A few minutes went by, and the next thing I knew, Robert Oswald was standing in front of me with two guns in his hands.

It was 1993, 30 years after JFK's assassination. I was the Los Angeles Bureau Chief for Life Magazine. One of my predecessors, Richard B. Stolley, was the man responsible for buying the famous Zapruder tape showing the actual assassination in Dallas on Nov. 22, 1963. Because of that, I had always felt that Life had a special franchise on the journalism surrounding the event. Now, three decades later, I decided to interview some of the survivors of the tragedy.

My first stop was Lee Harvey Oswald's widow Marina. But she had proven elusive over the years and for good reason. How could her life ever be the same after her husband was widely believed to have killed the president? She had seldom if ever been interviewed in the years since, and she proved no less difficult to find now.

Then I tried to talk to Oswald's two daughters, June and Rachel, who were infants in 1963 when their father fired the shots from the Texas School Book Depository that killed Kennedy. I found them through their lawyer in the San Francisco Bay Area, but they too refused to talk to Life.

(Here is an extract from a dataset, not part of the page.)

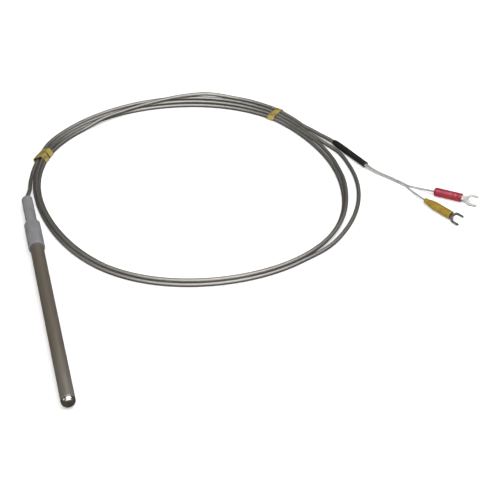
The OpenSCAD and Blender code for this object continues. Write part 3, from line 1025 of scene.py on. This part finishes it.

Finally, I located Oswald's older brother Robert, who had not been nearly so press-shy over the years. I called him and he agreed to see me for an interview. I flew from Los Angeles to Dallas and then connected for the short flight north to Wichita Falls.

Robert Oswald greeted me at the door of his spacious home. He looked faintly like his younger brother Lee, but his glasses gave him an older, more avuncular appearance. And, of course, it had been three decades since the assassination.

Robert Oswald took me into the kitchen of his home and we exchanged pleasantries over lemonade. Mercifully, since it was still summer, his house was air conditioned against the intense heat of the Texas plains.

After a few minutes, he took out a box of photos. Among them were shots of the family at Thanksgiving in 1962, the year before the assassination, of Lee with one of his daughters on his lap, of the family gathered for what looked like a joyful celebration. I later found out that some of the photos had been previously published, so we never used them.

Then, after a brief hesitation, Robert Oswald told me to sit tight, that he had something he wanted to show me.

When he emerged from the pantry, he was holding two handguns in the palms of his hands.

I was startled, to say the least. In fact, my paranoid fantasies ran wild. if just for a few seconds: Here I was, alone with the brother of Lee Harvey Oswald, the presumed assassin of President John F. Kennedy, and he was holding two guns. And in fact, no one knew where I was since I had not checked out of my hotel in Dallas, thinking that this would only be a short trip to Wichita Falls to interview Robert Oswald.

Of course, the guns were not pointed at me, and I think that Oswald immediately saw the concern on my face, however irrational, and he tried to assuage my fear.

"I used to buy these off my bother all the time," he said, referring to Lee. "He would bring them home and I would buy them so he wouldn't do anything with them." In fact, the cylinder of one of the guns was obviously broken and at an odd angle, but I don't remember if Oswald said he'd done it on purpose in order to make the guns inoperable.

We chatted a bit more, and then he put the guns back in the pantry.

A little while later, after another glass of lemonade, Robert Oswald escorted me to the door and I drove back to the airport to catch my flight back to Dallas.

I have never quite believed in the conspiracy theories that surround the assassination of John F. Kennedy, even though imagining them gives rise to some of the more intriguing movies and books that have come out and will continue to flood the marketplace now, as the 50th anniversary draws near.

I had come to believe that Lee Harvey Oswald, acting alone, probably killed Kennedy on that horrible day in Dallas. But when Robert Oswald pulled out the handguns he said he had bought off his brother to keep Lee from using them, somehow I knew. I knew.